Anyway, I mounted the engine on the boat’s transom and got rid of the excess sailing accouterments before leaving my friend’s dock.

Sailing dinghy converted to motor boat!

After getting the engine mounted and fired up, I took off. These engines are direct drive, so you need to be pointed in the right direction and ready to go. Everything went fine for seven minutes when the engined started losing power and then sputtered to a halt. I wrapped the starting cord around the flywheel and go it going, but it soon died again. I kept this up for two or three more times before I realized I’d forgotten to loosen the gas tank vent. A vacuum was building up and fuel wasn’t draining properly into the carburetor. With that issue fixed, it was smooth running all the way to the boat ramp.

Smooth running once I loosened the gas tank vent.

The next issue to sort out was the boat’s trim. I had to sit relatively close to the stern to reach the motor’s tiller. This put the bow up rather high and made the stern squat down in the water which causes a lot of drag. So I lashed an oar to the tiller as best I could and sat up on the main thwart. The boat balanced much better, although I couldn’t tell much difference in speed. I also played with the throttle a bit so it wasn’t an apples to apples comparison.

Impromptu tiller extension. I need to make something that will fit inside the hollow tiller arm.

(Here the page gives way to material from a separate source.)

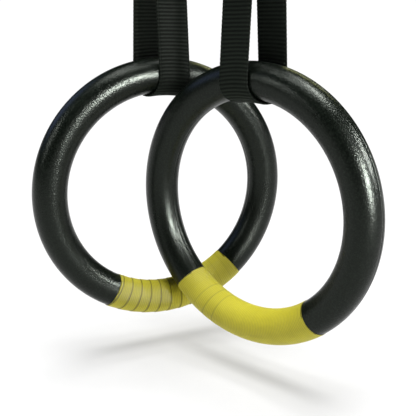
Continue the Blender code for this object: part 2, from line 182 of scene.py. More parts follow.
# Lights that only gloss sees: direction from the aim (right, ahead, up), size, power and colour
GLOSS_LIGHTS = (
    ("key_strip", (0.57, -0.76, 0.27), (0.1, 0.38), 50.0, WHITE),
    ("side_strip", (0.87, -0.22, 0.47), (0.07, 0.42), 22.5, WHITE),
    ("left_strip", (-0.82, -0.38, 0.5), (0.03, 0.4), 2.6, WHITE),
    ("top_panel", (0.23, -0.1, 0.95), (0.25, 0.25), 8.5, WHITE),
    ("soft_top", (0.0, 0.0, 1.0), (0.75, 0.75), 14.0, WHITE),
    ("rim_strip", (0.4, 0.75, 0.62), (0.5, 0.12), 2.0, (0.62, 0.64, 0.3)),
    ("sky_panel", (-0.72, 0.3, 0.55), (0.7, 0.7), 1.7, (0.45, 0.55, 1.0)),
)


# ---------------------------------------------------------------- frames that pieces are made in


def axes(origin, x, y, z):
    """The matrix that takes millimetres along x, y and z to the row frame."""
    turn = Matrix((x, y, z)).transposed()
    return Matrix.Translation(origin) @ turn.to_4x4() @ Matrix.Scale(MM, 4)


class Hang:
    """One hanging ring: the frames of its swivel, strap, buckle and ring."""

    def __init__(self, side):
        swing = JOINTS[f"strap_swing_{side}"]
        spin = JOINTS[f"ring_spin_{side}"]
        cam = JOINTS[f"cam_press_{side}"]
        across = Vector(swing["axis"]).normalized()
        front = Vector(spin["axis"]).normalized()
        up = Vector((0.0, 0.0, 1.0))
        self.side = side
        self.drop = (swing["pos_m"][2] - spin["pos_m"][2]) / MM - RING_RADIUS
        self.strap = axes(Vector(swing["pos_m"]), across, -front, up)
        self.ring = axes(Vector(spin["pos_m"]), across, up, front)
        self.top = axes(Vector((*swing["pos_m"][:2], 0.0)), across, -front, up)
        self.lean = math.asin((LEG_AT_RING - WEB_AT_CROSSBAR) / self.drop)
        leg_up = up * math.cos(self.lean) - front * math.sin(self.lean)
        leg_back = -front * math.cos(self.lean) - up * math.sin(self.lean)
        self.cam = axes(Vector(cam["pos_m"]), across, leg_back, leg_up)
        self.buckle = self.cam @ Matrix.Translation((0.0, CAM_FORWARD, -CAM_HEIGHT))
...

As I approached the boat ramp I had one last issue. When I tilted the motor up, it started leaking fuel into the motor well. It turns out I’d forgotten to tighten the fuel tank vent and should have let the carburetor bowl run dry. Oh well, next time I’ll be prepared. So with that my trip was officially complete.

Graph of speed vs time

Wide open, the engine pushed the boat about 6mph. At slightly less than full throttle it was more like 5.7mph. My boat is 15′ long, so its hull speed should be 5.8 knots, or 6.67mph. Of course my bow isn’t plumb so the waterline length is a little less, so I’m probably going about hull speed. At a certain point more throttle just means more noise, so it’d be interesting to see what the most efficient throttle setting is.